THE PROBLEM:
The required output is a word-for-word copy of the lines from the line bearing "Keep writing the" through the line bearing "return material, tree, shader, value", inclusive, and no other lines.

RECORDS TO USE:

++++++++++

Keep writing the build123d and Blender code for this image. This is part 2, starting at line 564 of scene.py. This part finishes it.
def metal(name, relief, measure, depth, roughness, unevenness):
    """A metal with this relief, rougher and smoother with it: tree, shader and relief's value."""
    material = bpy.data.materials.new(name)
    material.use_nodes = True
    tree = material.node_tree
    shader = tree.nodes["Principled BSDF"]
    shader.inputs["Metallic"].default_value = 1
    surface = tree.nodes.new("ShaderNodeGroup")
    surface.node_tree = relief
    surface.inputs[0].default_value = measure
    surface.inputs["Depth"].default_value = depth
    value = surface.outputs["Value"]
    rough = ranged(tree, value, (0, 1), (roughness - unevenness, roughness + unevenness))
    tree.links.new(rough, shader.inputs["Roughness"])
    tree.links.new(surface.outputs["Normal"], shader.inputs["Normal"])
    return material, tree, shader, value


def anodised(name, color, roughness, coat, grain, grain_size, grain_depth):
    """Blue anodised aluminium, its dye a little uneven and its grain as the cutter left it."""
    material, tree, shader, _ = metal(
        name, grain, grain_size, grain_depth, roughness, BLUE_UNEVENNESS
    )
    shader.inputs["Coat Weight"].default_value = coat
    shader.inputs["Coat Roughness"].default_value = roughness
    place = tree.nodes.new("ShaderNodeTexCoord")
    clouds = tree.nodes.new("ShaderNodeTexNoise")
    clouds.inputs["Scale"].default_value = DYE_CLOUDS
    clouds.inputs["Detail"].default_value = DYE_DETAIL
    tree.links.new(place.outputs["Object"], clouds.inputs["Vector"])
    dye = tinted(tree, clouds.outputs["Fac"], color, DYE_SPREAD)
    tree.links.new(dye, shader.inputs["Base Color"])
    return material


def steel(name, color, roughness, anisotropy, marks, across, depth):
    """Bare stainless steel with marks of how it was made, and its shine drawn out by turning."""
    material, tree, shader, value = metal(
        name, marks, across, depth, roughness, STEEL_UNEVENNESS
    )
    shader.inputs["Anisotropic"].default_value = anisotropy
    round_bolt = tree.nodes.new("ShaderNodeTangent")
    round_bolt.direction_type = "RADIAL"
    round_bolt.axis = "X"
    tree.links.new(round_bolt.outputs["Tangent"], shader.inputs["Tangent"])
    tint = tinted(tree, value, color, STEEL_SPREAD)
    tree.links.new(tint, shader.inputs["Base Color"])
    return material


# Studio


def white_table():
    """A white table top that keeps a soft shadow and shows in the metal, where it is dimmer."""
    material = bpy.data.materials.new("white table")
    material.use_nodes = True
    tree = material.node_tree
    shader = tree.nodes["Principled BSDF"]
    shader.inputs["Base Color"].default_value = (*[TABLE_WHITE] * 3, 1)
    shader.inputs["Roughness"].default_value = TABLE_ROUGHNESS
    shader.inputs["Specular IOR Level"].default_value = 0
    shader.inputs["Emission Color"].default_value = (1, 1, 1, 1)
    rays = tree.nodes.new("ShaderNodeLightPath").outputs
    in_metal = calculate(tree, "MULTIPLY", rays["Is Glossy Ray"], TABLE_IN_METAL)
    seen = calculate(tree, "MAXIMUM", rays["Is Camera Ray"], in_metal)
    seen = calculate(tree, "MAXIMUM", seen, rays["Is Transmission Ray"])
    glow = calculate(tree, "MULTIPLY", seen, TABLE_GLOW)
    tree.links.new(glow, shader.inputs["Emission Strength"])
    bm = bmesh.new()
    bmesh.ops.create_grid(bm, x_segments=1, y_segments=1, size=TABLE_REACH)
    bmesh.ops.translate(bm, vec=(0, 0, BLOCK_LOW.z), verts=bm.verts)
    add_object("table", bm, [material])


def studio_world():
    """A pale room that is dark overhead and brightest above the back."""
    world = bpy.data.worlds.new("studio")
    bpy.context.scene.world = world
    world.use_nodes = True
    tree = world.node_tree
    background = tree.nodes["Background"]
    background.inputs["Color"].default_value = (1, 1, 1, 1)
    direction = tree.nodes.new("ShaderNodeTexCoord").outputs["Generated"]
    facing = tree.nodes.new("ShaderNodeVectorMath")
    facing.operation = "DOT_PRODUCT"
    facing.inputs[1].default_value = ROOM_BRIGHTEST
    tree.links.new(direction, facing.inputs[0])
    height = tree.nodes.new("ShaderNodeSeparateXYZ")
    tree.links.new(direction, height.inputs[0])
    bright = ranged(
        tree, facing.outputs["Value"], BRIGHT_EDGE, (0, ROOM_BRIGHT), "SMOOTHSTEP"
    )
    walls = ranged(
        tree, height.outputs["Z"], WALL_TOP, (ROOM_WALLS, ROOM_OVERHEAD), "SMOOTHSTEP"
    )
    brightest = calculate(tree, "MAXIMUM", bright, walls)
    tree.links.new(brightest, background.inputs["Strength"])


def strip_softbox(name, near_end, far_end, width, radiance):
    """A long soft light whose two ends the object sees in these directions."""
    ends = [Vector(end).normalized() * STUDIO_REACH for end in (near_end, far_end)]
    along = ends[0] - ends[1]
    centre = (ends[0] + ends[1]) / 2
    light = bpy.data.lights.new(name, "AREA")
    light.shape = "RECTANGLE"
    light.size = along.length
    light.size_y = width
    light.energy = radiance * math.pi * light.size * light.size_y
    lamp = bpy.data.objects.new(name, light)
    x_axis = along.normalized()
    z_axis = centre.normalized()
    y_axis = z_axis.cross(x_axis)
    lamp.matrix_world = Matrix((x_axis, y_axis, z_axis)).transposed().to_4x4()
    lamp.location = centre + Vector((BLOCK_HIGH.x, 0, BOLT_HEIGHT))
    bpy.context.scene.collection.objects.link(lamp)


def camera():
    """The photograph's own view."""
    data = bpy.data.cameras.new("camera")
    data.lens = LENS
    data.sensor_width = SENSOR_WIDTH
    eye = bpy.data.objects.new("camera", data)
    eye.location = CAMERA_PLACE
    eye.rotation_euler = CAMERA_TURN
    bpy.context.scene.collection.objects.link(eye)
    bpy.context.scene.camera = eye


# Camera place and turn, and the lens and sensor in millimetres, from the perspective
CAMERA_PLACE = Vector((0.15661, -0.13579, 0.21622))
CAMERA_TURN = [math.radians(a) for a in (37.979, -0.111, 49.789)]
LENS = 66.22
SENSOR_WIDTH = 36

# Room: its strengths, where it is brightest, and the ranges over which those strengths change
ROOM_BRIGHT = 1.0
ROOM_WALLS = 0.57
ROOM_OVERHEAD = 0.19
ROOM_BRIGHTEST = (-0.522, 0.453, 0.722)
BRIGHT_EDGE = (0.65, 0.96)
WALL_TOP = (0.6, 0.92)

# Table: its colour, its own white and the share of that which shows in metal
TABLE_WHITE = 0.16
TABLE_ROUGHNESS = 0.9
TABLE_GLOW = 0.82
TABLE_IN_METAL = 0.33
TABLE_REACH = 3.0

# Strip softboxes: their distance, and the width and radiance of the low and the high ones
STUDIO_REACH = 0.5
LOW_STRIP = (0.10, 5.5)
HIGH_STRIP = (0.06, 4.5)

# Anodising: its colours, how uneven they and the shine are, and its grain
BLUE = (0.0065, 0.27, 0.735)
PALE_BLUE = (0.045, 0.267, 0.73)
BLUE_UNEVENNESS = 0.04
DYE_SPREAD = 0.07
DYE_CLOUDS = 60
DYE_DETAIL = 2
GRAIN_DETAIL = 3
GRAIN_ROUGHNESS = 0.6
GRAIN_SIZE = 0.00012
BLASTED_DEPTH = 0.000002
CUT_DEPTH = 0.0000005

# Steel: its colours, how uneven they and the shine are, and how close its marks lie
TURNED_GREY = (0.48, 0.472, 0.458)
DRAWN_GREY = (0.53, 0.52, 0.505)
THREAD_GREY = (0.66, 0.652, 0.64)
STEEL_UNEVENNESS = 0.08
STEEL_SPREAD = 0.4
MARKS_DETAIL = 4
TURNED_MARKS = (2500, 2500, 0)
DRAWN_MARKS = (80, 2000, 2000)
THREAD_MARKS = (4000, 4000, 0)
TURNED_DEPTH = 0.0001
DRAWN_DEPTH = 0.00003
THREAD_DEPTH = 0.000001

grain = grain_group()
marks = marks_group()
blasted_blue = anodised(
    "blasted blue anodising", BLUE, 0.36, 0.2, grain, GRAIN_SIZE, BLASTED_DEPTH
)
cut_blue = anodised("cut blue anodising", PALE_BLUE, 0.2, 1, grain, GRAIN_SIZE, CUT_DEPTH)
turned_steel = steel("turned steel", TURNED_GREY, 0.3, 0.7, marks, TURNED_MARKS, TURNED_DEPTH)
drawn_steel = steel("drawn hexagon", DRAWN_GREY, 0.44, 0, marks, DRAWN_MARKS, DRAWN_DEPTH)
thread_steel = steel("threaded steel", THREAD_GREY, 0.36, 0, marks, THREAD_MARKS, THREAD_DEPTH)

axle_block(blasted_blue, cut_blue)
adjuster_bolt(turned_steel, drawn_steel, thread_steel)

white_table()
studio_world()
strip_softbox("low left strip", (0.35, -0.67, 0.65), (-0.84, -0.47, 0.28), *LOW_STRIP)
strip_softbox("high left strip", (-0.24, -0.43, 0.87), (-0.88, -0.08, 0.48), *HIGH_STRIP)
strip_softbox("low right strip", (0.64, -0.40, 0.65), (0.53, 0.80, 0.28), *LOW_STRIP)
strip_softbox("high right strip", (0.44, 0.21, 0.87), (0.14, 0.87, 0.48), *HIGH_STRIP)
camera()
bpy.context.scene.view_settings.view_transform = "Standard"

++++++++++

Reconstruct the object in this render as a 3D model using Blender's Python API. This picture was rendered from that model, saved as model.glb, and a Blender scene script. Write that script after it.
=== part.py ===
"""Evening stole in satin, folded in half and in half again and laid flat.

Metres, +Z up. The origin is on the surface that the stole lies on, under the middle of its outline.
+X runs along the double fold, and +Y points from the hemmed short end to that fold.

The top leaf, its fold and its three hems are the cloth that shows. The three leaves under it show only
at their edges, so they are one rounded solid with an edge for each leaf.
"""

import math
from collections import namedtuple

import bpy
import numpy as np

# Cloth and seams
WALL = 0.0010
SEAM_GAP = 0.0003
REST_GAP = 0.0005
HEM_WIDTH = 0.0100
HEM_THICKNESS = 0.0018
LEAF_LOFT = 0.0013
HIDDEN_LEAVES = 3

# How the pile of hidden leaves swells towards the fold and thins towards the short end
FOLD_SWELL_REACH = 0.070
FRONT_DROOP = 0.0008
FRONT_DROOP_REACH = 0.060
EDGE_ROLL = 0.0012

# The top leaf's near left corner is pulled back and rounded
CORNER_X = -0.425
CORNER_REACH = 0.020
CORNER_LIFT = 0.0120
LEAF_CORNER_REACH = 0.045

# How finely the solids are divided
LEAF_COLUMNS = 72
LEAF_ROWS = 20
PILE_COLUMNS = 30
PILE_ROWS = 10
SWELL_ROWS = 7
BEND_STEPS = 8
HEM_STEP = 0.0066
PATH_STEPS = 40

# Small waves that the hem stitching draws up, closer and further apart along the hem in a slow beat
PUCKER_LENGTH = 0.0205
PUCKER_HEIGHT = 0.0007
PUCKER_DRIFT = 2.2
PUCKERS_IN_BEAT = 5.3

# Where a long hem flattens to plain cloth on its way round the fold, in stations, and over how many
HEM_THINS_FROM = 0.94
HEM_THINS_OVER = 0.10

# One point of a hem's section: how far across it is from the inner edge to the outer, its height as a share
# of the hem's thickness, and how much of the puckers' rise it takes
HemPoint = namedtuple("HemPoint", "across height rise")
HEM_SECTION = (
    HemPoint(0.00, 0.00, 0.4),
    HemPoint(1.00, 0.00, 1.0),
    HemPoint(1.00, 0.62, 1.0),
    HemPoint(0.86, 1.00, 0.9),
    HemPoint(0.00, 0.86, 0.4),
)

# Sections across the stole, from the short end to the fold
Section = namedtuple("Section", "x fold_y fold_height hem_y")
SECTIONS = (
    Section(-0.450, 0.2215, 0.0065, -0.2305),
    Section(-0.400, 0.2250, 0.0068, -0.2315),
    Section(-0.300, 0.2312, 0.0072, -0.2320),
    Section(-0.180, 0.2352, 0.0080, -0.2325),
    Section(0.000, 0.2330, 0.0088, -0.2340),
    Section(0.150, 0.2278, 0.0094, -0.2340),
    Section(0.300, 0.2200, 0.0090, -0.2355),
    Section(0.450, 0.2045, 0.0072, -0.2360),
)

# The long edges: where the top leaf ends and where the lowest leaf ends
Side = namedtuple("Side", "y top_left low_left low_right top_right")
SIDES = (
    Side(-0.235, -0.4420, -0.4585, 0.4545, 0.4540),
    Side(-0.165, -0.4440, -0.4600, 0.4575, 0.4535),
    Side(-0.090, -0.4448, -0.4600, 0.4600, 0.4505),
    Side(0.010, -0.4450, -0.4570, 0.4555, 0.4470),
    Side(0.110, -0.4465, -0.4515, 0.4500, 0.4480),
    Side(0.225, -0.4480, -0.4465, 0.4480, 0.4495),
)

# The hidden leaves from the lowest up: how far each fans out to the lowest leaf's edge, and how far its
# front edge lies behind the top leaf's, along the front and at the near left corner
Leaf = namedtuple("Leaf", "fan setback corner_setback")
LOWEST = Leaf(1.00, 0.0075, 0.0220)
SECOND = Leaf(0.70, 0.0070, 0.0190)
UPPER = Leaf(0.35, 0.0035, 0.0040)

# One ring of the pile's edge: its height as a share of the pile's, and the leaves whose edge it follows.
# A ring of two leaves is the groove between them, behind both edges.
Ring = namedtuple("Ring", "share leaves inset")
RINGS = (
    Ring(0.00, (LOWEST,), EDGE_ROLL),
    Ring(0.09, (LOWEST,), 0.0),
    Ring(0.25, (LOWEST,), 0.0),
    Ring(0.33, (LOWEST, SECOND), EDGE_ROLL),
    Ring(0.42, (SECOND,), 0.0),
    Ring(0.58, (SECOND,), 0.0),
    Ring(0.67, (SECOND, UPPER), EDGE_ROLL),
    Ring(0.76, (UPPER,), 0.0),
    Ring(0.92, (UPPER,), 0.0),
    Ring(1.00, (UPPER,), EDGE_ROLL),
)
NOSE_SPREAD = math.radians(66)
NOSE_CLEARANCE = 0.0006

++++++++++

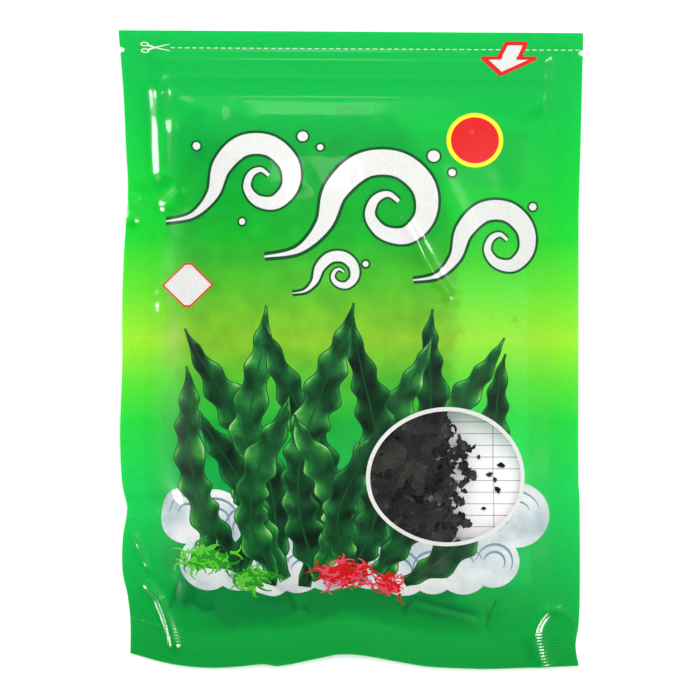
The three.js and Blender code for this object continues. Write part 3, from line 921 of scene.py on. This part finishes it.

++++++++++

FINAL RESULT:
Keep writing the build123d and Blender code for this image. This is part 2, starting at line 564 of scene.py. This part finishes it.
def metal(name, relief, measure, depth, roughness, unevenness):
    """A metal with this relief, rougher and smoother with it: tree, shader and relief's value."""
    material = bpy.data.materials.new(name)
    material.use_nodes = True
    tree = material.node_tree
    shader = tree.nodes["Principled BSDF"]
    shader.inputs["Metallic"].default_value = 1
    surface = tree.nodes.new("ShaderNodeGroup")
    surface.node_tree = relief
    surface.inputs[0].default_value = measure
    surface.inputs["Depth"].default_value = depth
    value = surface.outputs["Value"]
    rough = ranged(tree, value, (0, 1), (roughness - unevenness, roughness + unevenness))
    tree.links.new(rough, shader.inputs["Roughness"])
    tree.links.new(surface.outputs["Normal"], shader.inputs["Normal"])
    return material, tree, shader, value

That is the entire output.